Casinos and the highway to hell

Promoters for casinos in New Hampshire almost won the war last week when the House ditched it with one vote, 173-172. If that doesn’t lay this thing out clearly, then what will? That vote makes it evident that the casino pushers have been hard at work and almost pulled off what they’re so desperate for.

Casino bills over the years were easily defeated, but this group of promoters and politicians have pushed and pushed. Now, lacking just a single vote, is tantamount to victory. Their adrenaline rush is on. They know they’re within striking distance of their goal. The people they represent be damned. So much for honest representation in the American political system.

Some politicians love to promote the casino agenda. They talk about controlled accountability. They talk about casinos solving the state’s fiscal problems. They talk about 2,000-plus employees being hired. They talk about it being good for tourism. They talk and they talk. Talk enough about anything and that issue begins to take on a veneer of acceptability even if it isn’t appropriate.

We know that politicians’ honesty with the electorate is rare. Whatever the accountability they talk about with casinos, don’t believe it. Politicians generally don’t know much about odds, statistics and probabilities. If they did they most likely would have gone into an area of employment associated with those traits. While their skill set usually isn’t with mathematics they have the ability to use words that sound good but can be misleading, to convince us to vote for them. Once in office they need to convince only themselves because there is little evidence that they represent us, the people. “Sworn in” literally means unwavering in resolve to maintain a particular situation. Evidence often abounds to the contrary.

Many jobs the casinos create might not all go to New Hampshire people. Casino history elsewhere points to the contrary. Net job growth is what’s needed everywhere in America, not just a game of employment musical chairs.

Everyone knows casinos always win. Let’s not be self-delusional. We should learn to say “no thanks” to anything where the other side always wins. To think otherwise is to abdicate common sense.

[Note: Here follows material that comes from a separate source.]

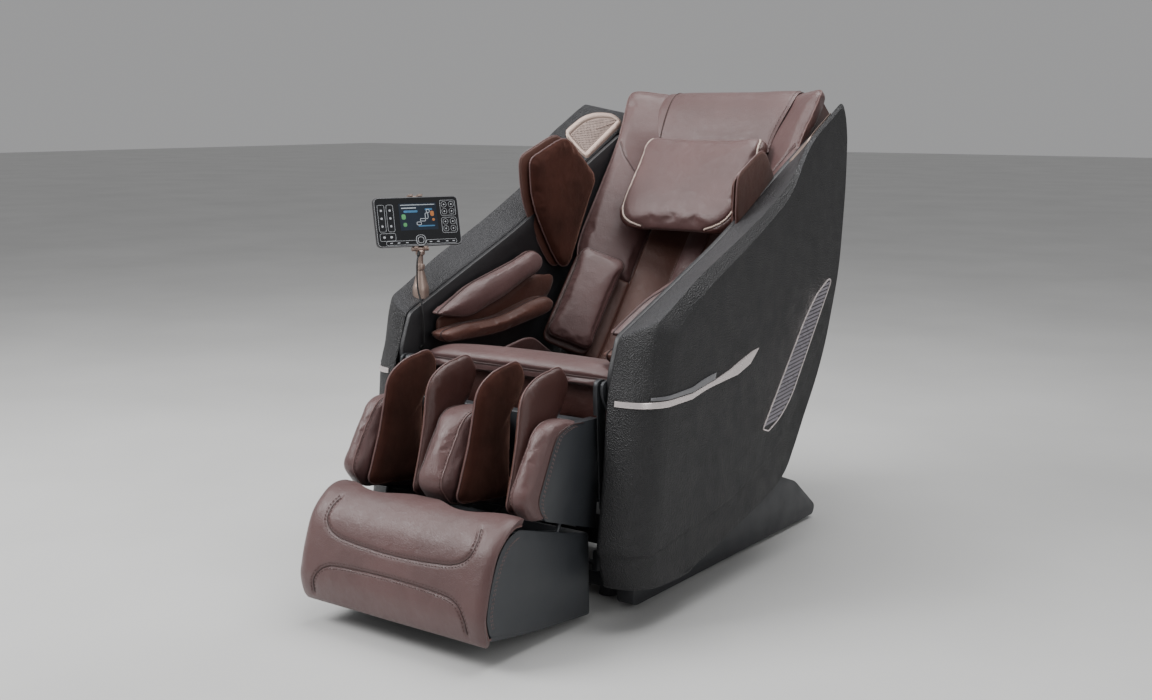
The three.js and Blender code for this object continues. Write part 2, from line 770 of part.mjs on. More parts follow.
// The outer bolsters wrap around the front and the top of the housing's side covers.
const coverRoom = across(inset(housingOutline, -GAP), LEG_HALF - LEG_SKIN - GAP, LEG_HALF + 1);
const outerBolster = cut(
  across(bolsterOutline, CALF.outerWall, LEG_HALF),
  coverRoom,
  block(LEG_HALF - LEG_SKIN - GAP, LEG_HALF + 1, -640, -530, 210, 470), // room for the pivot arm
);
const bolsterBacking = outline([
  [-591, 426, 0],
  [-606, 426, 0],
  [-612, 232, 0],
  [-596, 228, 0],
]);
const calfCover = join(
  outerBolster,
  mirrored(outerBolster),
  across(bolsterOutline, -CALF.innerWall, CALF.innerWall),
  across(bolsterBacking, -210, 210),
);
piece("calf_cover", calfCover, "leather");

const calfPadOutline = outline([
  [-762, 262, 16],
  [-784, 276, 14],
  [-745, 392, 40],
  [-724, 498, 26],
  [-676, 527, 24],
  [-588, 541, 22],
  [-563, 500, 20],
  [-592, 440, 10],
  [-610, 430, 10],
  [-614, 244, 14],
]);
pair("calf_pad_outer", across(calfPadOutline, 162, CALF.outerWall - GAP), "suede");
pair("calf_pad_inner", across(calfPadOutline, CALF.innerWall + GAP, 82), "suede");

// ---- Foot box ----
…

Nowhere in the country where casinos exist is there evidence that tourism increases. When you repeatedly unload your money at the same place, that’s not tourism. Gamblers don’t play at the casino and then hike in the woods and canoe down the nearest river. They remain at the casino. It’s an addiction.

Sixty-plus percent of casino revenue comes from gamblers earning less than $27,000 per year. Bankruptcies double in areas with casinos.

Casinos are predatory. More than half their revenue comes from problem gamblers. Casinos may bring in tax revenue, but it’s the worst form of regressive “taxation” imaginable. Many of the poorest fund this revenue. Gambling adversely affects family life. Divorce, child neglect and suicides are known products of gambling addictions.

Casinos depend on gamblers’ largesse, that is, on their willingness to part with money that could have fed the family today.

Casino gambling is addictive. Casino strategies stimulate the problem gambler into spending more and more. In challenging economic times, people are tempted to grasp for straws. Gambling facilitates the movement of money from the hands of many to the hands of a few large corporations whose lifeblood comes from betting by others. Talk about a perverse life transfusion.

It’s simple: if casinos didn’t win they wouldn’t exist. Period.

Gov. Maggie Hassan promoted a casino for the state since her second week in office. Never in her campaign did the electorate hear about casinos from her. She was disingenuous. She kept it hidden.

If the majority of people in New Hampshire don’t want casinos, they should not be forced to have one either by big money leverage or through government decree. Or both. The issue should be up to the people of the state, not their representatives. That sounds inane but my guess is that a statewide citizens’ referendum would produce a definitive “nay” vote, whereas the recent legislative vote came perilously close to changing the State of New Hampshire forever. One casino breeds another, two procreate more. It’s casino mitosis. Casino promoters know this all too well.

Gambling never creates real wealth except for the casino owners. Why do you think they keep knocking on the door? Why do our politicians open the door? The highway to hell is paved with “good intentions.”